What a joy! I am stunned that this glorious Feast was torn out of the liturgy and replaced, almost in like fashion as the "Gentes" tried to remove all memory of the Cross, Birth, and Resurrection by installing statues of Venus, Adonis, and Jupiter. May God bless Helena of old, and the relics one may yet find in the liturgy!

Albertus said...

This feast of the Holy Cross on 3 May is a very ancient feast still celebrated in the Eastern Churches, and one of the not so many feastdays that we western christians had in common with them. It was sheer insanity to abolish it! I still celebrate it.

Eric said...

One of the great little touches of the Pius V Breviary is that it attaches the 'Gloria tibi Domine qui surrexisti a mortuis' doxology to the Vexilla Regis at Vespers on this Feast

lynn said...

In "The Old Calendar" May 4 was the feast of St. Monica. She being the mother of and converter of her son.....The Father of the West...the Greeks praise him also. The conciliar new church was not going to allow that! Move that feast day!
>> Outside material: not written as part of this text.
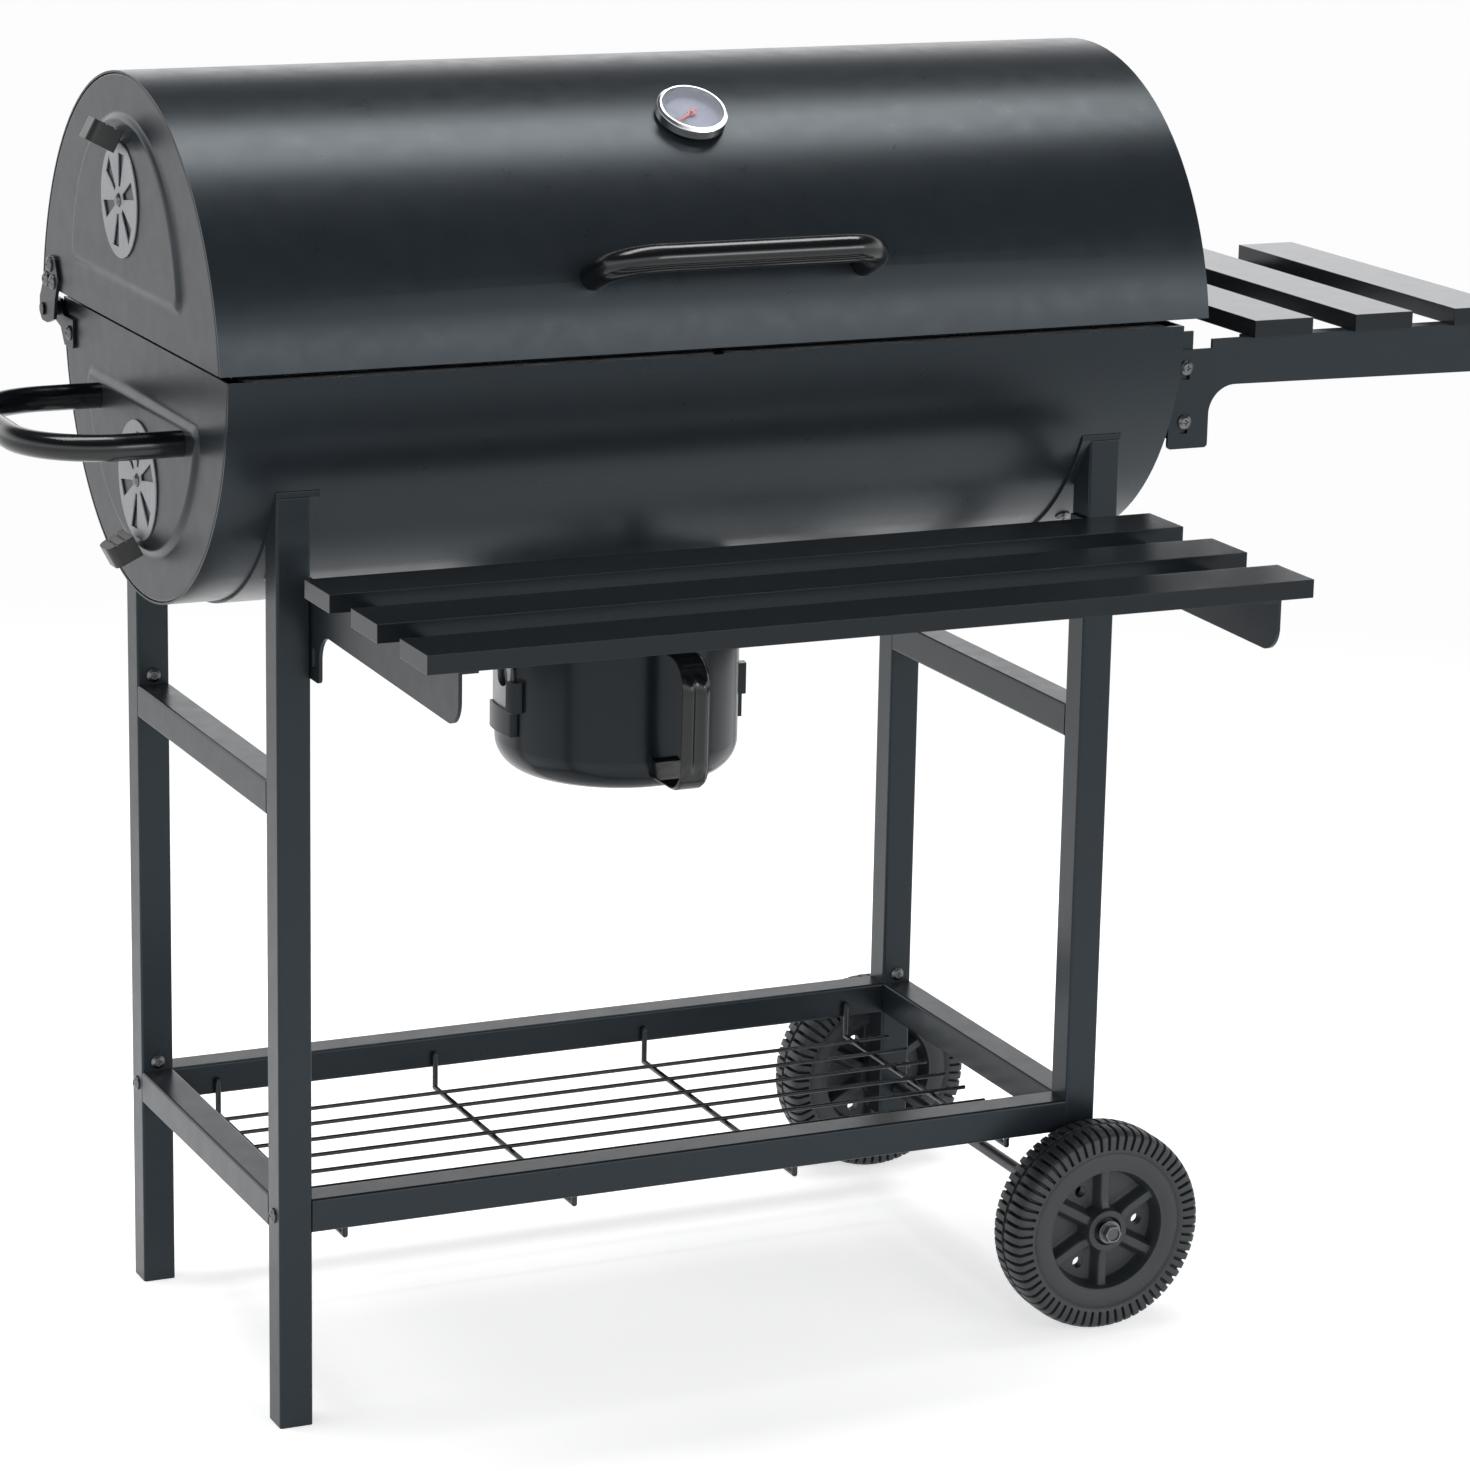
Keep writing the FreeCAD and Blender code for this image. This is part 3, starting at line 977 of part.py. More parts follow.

It is So pre Vatican 2....and so not ecumenical are Augustine and Monica!

Moritz Gruber said...

Oh, I guess the liturgy reformers were in this case just making way for the feast of the English martyrs (as I learned here) and very notably St. Florian, patron-saint of firefighters. The Volutary Firemen are in many smaller cities those who actually run the societal affairs (all of them, including the Corpus Christi procession). "And if a beer tent's in the village, where'll the firemen be? Outside on the crossroads, for traffic harmony!" (It's not just a Biermösl Blosn song playing with the expectation that they'll be inside drinking beer. It really is the case that they'll be out at the crossroads, policing traffic.

Just kidding. Why abolish the apparently ancient natalis of a great Saint, that allowed to have the Nain episode as a Gospel in Eastertide, just because they thought turning her feast into a sort of vigil for her son (the conversion of whom admittedly is the reason for the choice of the Gospel) was a nice idea?